## Information supplied
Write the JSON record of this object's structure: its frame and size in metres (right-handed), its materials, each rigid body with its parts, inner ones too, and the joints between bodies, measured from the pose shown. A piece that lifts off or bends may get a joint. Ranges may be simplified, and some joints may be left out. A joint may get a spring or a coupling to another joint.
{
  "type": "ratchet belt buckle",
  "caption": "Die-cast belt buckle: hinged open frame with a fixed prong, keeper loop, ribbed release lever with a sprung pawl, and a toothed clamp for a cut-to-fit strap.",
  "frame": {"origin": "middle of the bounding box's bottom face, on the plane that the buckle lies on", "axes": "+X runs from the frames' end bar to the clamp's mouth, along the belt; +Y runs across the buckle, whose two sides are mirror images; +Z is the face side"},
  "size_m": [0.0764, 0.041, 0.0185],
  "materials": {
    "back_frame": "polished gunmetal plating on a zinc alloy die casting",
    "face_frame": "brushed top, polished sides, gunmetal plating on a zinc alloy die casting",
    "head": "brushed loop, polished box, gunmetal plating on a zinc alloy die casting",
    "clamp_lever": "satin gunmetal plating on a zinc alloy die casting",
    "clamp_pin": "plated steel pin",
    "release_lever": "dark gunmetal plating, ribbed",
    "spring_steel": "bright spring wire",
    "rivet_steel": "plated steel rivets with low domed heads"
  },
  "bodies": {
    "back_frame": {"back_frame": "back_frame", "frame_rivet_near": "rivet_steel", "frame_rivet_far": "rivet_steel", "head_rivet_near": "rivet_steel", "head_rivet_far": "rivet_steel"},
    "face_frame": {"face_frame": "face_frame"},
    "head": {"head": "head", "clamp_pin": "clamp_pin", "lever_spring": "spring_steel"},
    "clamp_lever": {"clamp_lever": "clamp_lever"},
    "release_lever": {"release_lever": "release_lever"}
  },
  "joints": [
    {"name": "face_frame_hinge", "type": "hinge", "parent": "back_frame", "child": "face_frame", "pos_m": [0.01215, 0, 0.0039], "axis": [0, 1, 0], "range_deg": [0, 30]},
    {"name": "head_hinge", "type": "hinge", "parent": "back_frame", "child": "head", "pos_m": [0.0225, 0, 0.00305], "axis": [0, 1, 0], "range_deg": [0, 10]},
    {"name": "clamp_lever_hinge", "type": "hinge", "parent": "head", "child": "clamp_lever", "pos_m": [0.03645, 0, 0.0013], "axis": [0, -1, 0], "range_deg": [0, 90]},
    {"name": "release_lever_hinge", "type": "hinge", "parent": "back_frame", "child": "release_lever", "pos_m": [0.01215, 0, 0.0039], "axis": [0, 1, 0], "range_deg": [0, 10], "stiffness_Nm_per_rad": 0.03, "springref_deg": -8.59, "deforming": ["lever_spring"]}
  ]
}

## What the task asks
Return the full listing, character for character.

## Full solution
Write the JSON record of this object's structure: its frame and size in metres (right-handed), its materials, each rigid body with its parts, inner ones too, and the joints between bodies, measured from the pose shown. A piece that lifts off or bends may get a joint. Ranges may be simplified, and some joints may be left out. A joint may get a spring or a coupling to another joint.
{
  "type": "ratchet belt buckle",
  "caption": "Die-cast belt buckle: hinged open frame with a fixed prong, keeper loop, ribbed release lever with a sprung pawl, and a toothed clamp for a cut-to-fit strap.",
  "frame": {"origin": "middle of the bounding box's bottom face, on the plane that the buckle lies on", "axes": "+X runs from the frames' end bar to the clamp's mouth, along the belt; +Y runs across the buckle, whose two sides are mirror images; +Z is the face side"},
  "size_m": [0.0764, 0.041, 0.0185],
  "materials": {
    "back_frame": "polished gunmetal plating on a zinc alloy die casting",
    "face_frame": "brushed top, polished sides, gunmetal plating on a zinc alloy die casting",
    "head": "brushed loop, polished box, gunmetal plating on a zinc alloy die casting",
    "clamp_lever": "satin gunmetal plating on a zinc alloy die casting",
    "clamp_pin": "plated steel pin",
    "release_lever": "dark gunmetal plating, ribbed",
    "spring_steel": "bright spring wire",
    "rivet_steel": "plated steel rivets with low domed heads"
  },
  "bodies": {
    "back_frame": {"back_frame": "back_frame", "frame_rivet_near": "rivet_steel", "frame_rivet_far": "rivet_steel", "head_rivet_near": "rivet_steel", "head_rivet_far": "rivet_steel"},
    "face_frame": {"face_frame": "face_frame"},
    "head": {"head": "head", "clamp_pin": "clamp_pin", "lever_spring": "spring_steel"},
    "clamp_lever": {"clamp_lever": "clamp_lever"},
    "release_lever": {"release_lever": "release_lever"}
  },
  "joints": [
    {"name": "face_frame_hinge", "type": "hinge", "parent": "back_frame", "child": "face_frame", "pos_m": [0.01215, 0, 0.0039], "axis": [0, 1, 0], "range_deg": [0, 30]},
    {"name": "head_hinge", "type": "hinge", "parent": "back_frame", "child": "head", "pos_m": [0.0225, 0, 0.00305], "axis": [0, 1, 0], "range_deg": [0, 10]},
    {"name": "clamp_lever_hinge", "type": "hinge", "parent": "head", "child": "clamp_lever", "pos_m": [0.03645, 0, 0.0013], "axis": [0, -1, 0], "range_deg": [0, 90]},
    {"name": "release_lever_hinge", "type": "hinge", "parent": "back_frame", "child": "release_lever", "pos_m": [0.01215, 0, 0.0039], "axis": [0, 1, 0], "range_deg": [0, 10], "stiffness_Nm_per_rad": 0.03, "springref_deg": -8.59, "deforming": ["lever_spring"]}
  ]
}